A French vase by Pablo Picasso forms part of Hansons‘ Fine and Decorative Arts auction later this month.
Made in the South of France and uncovered in a home in Littleover, Derbyshire, Charles Hanson said, “It is quite incredible to see what is hidden within four walls of our county. The vase captures the essence of a decadent Picasso in the roaring 1940s when the hub of France carried a license for artistic talent.”
Perhaps the most recognisable and famous artist of the 20th century, Picasso is best known for his abstract oil paintings which sell for many millions at auction. However, with the thirst and competition for his original canvases pushing all but a select few out of the market, collectors have turned to his other works, including prints and ceramics.
Picasso’s interest in ceramics started in the 1940s with a visit to a Mediterranean pottery in the South of France. The pottery, run by the Ramie husband and wife team, was a traditional small scale workshop producing utilitarian as well as some experimental ceramics. Picasso was inspired by the new medium and the opportunity to work in three dimensions.
However, instead of creating entirely new forms, he reinterpreted traditional vessels with his two dimensional painting, creating abstract anthropomorphic figures out of utilitarian pots. Picasso spent his summers at the pottery in Madoura for the next 20 odd years, employing their staff to recreate his concepts in painted earthenware editions of up to 500. Although not unique or even painted by Picasso’s hand, they were an authorised and meticulously reproduced invention of Picasso’s imagination.

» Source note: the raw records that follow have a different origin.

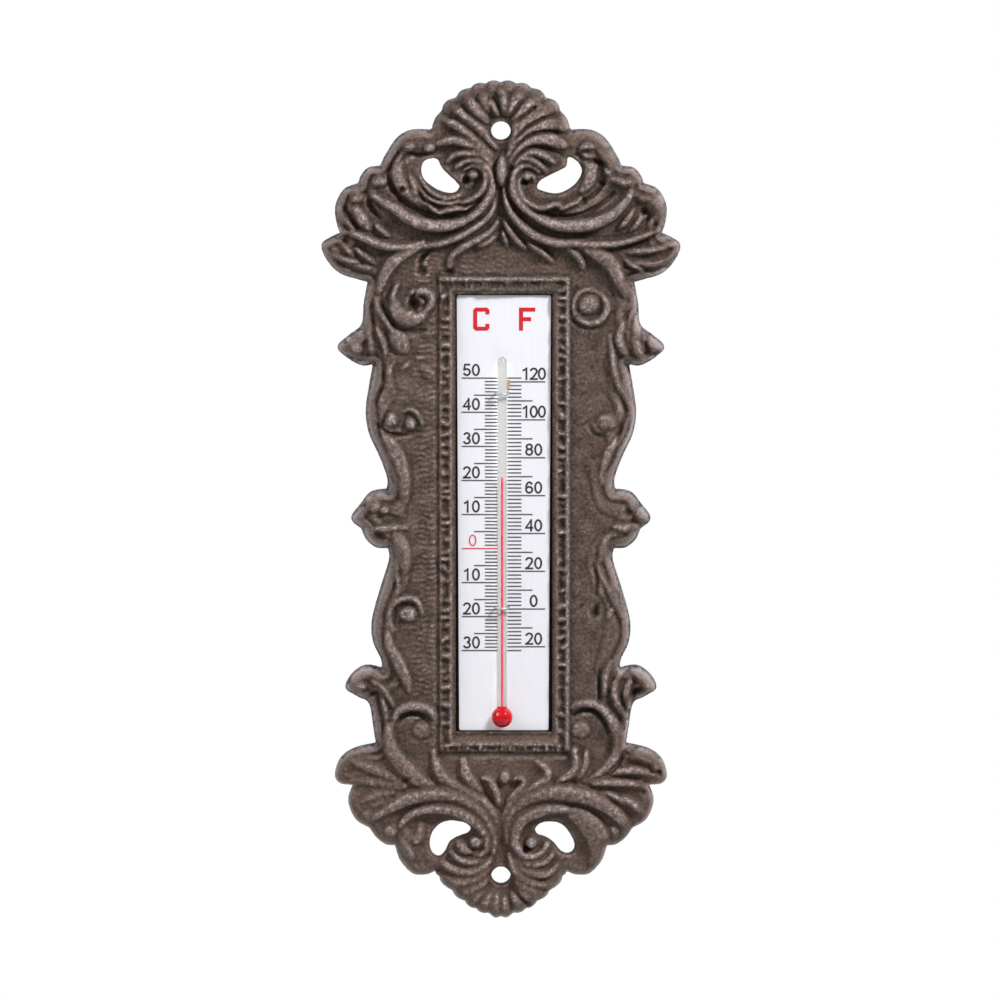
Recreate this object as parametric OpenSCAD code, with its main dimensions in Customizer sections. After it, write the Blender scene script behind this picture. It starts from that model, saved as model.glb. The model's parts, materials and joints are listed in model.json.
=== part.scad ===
// Wall thermometer: an iron casting with a printed plate and a spirit tube in its window.
// Front faces -Y, the wall plane is y = 0, and the origin is the upper screw hole on that plane.

/* [Scale plate] */
// Width of the plate at its upper edge
plate_w = 31.2; // [30:0.1:34]
// How much narrower the plate is at its lower edge
plate_taper = 1.4; // [0:0.1:2]
// Length of the plate
plate_l = 145.6; // [140:0.1:156]
// Thickness of the plate
plate_t = 0.8; // [0.5:0.1:1.2]
// Radius of the plate's corners
plate_corner_r = 0.6; // [0.3:0.1:2]
// How far the window's centre lies to the right of the screw holes
window_shift = 1; // [0:0.1:2]

/* [Casting] */
// From the upper screw hole down to the plate's upper edge
crest_drop = 54.6; // [52:0.2:60]
// From the plate's lower edge down to the lower screw hole
foot_drop = 49; // [46:0.2:54]
// Diameter of both screw holes
screw_d = 6.5; // [5:0.1:7]
// Diameter of the flat land round each screw hole
land_d = 9.6; // [8.6:0.1:11]
// Height of the flat lands above the wall
land_h = 6.8; // [6.6:0.1:7.6]
// Height of the highest scroll above the wall
cast_depth = 12; // [11:0.1:14]
// Height of the casting's upright side wall
edge_h = 2.6; // [2:0.1:3.6]
// Height of the peened field above the wall
field_h = 6; // [5.4:0.1:6.4]
// Height of the raised rim above the wall
rim_h = 8; // [7.2:0.1:9]
// Width of the raised rim
rim_w = 2.4; // [2:0.1:3]
// Set-back of the rim from the side wall
edge_step = 1.4; // [0.6:0.1:1.6]
// Width of the foot that the casting stands on, all round its hollow back
foot_w = 2.9; // [2.4:0.1:3.4]
// Depth of the hollow in the back
hollow_depth = 2; // [1:0.1:3]
// Width of the solid border of the back round the pocket
back_border = 3; // [2:0.5:6]
// Thickness of the web behind the plate
web_t = 2.4; // [2:0.1:3]
// Clearance between the plate and the sides of its pocket
plate_gap = 0.5; // [0.3:0.1:0.8]
// Width of the sloping border round the pocket
bevel_w = 1.8; // [1.2:0.1:2.4]
// Width of the sloping sill below the pocket
sill_w = 4.3; // [3:0.1:4.8]
// Width of the beaded moulding round the window
bead_w = 4.1; // [3:0.1:5]
// Height of the beaded moulding above the wall
bead_h = 7.5; // [7:0.1:8.5]

/* [Mounting of the plate] */
// Thickness of the adhesive pads
pad_t = 1.4; // [1:0.1:1.8]
// Width of the adhesive pads
pad_w = 24; // [18:1:27]
// Length of the adhesive pads
pad_l = 20; // [14:1:24]
// From each end of the plate to its pad
pad_inset = 8; // [4:0.5:12]

/* [Scale] */
// From the plate's upper edge down to the 50 degree line
scale_drop = 27.6; // [26:0.1:29]
// Length of one Celsius degree on the scale
degree_l = 1.14; // [1.08:0.01:1.18]
// Celsius reading at rest
reading = 21; // [-25:1:45]
// Height of the figures
digit_h = 3.95; // [3.4:0.05:4.2]
// Width of the figures
digit_w = 2.5; // [2.2:0.05:2.6]
// Thickness of the figures' strokes
digit_stroke = 0.45; // [0.35:0.05:0.6]
// Thickness of the short scale lines
tick_t = 0.42; // [0.3:0.02:0.5]
// Thickness of the print
ink_t = 0.08; // [0.05:0.01:0.1]
// Height of the unit letters
letter_h = 7.7; // [6:0.1:9]
// Thickness of the unit letters' strokes
letter_stroke = 1.35; // [1:0.05:1.6]

/* [Glass tube] */
// Diameter of the stem
glass_d = 3.1; // [2.8:0.1:3.4]
// Diameter of the bore
bore_d = 0.7; // [0.6:0.05:1]
// Diameter of the bulb
bulb_d = 7; // [6.4:0.1:7.2]
// Thickness of the bulb's wall
bulb_wall = 0.5; // [0.4:0.05:0.7]
// From the plate's lower edge up to the bulb's centre
bulb_rise = 4.6; // [4:0.1:6]
// From the plate's upper edge down to the stem's end
stem_drop = 20.4; // [16:0.1:24]
// How far the tube lies to the left of the plate's centre
tube_shift = 0.6; // [0:0.1:1]
// Clearance between the spirit and the glass
spirit_gap = 0.08; // [0.05:0.01:0.1]

/* [Clips] */
// Diameter of the clips' wire
wire_d = 0.8; // [0.6:0.05:1]
// From the plate's upper edge down to the upper clip
upper_clip_drop = 32.6; // [30:0.1:36]
// From the plate's lower edge up to the lower clip
lower_clip_rise = 41.3; // [34:0.1:46]
// How far a clip's legs reach behind the plate
leg_reach = 0.9; // [0.6:0.1:1.1]

/* [Hidden] */

$fn = 48;
// Small overlap that makes cuts and joins clean
nip = 0.2;
// Clearance between the glass and what holds it
seat_gap = 0.05;
// Clearance round the clips' legs in the plate
leg_gap = 0.15;
// Clearance round the bulb in the plate
bulb_gap = 0.25;
// Solid glass above the bore
sealed_l = 1;
// Gap between the spirit in the bulb and the thread
thread_gap = 0.01;
// Length of the thread's upper end, which is a piece of its own
surface_l = 5;
// How far a ridge or boss is rooted below the field
root_depth = 1.2;
// Share of a ridge's width that its crown takes
crown = 0.36;
// Share of a ridge's length at which it starts to rise
run_in = 0.08;
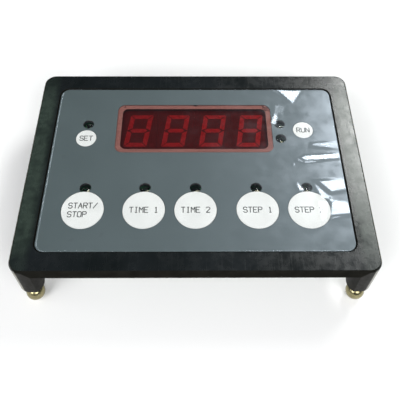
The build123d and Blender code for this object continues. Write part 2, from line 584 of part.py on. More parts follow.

With collectors such as Richard Attenborough, part of whose collection was donated to the Leicester museums a few years ago and the rest sold at a London auction house, and the general thirst for something with that magic name, prices for Picasso ceramics have increased in recent years. They now regularly change hands at auction for anywhere between £3,000 and £100,000.
Vase Deux Anses Hautes (vase with two high handles) (catalogue number AR141), was conceived in 1952, in an edition of 400. With an estimate of £12,000 – 18,000, the vase, based on a classical vessel of bulbous form with loop handles has been painted to create a female figure, arms on hips. The splayed neck is painted with a face and the foot of the vase turned into human feet. The figurative form hints towards Picasso’s interest in tribal art and totemic sculpture and reinterprets previous ideas used in his 1907 masterpiece Le Demoiselle D’Avignon, in the MOMA, New York.
The vase stands approximately 34cm high. Several examples of this edition have been sold in recent years and prices continue to rise.
The Fine and Decorative Arts will also include works by Rene Lalique, Ferdinand Preiss and Christopher Dresser.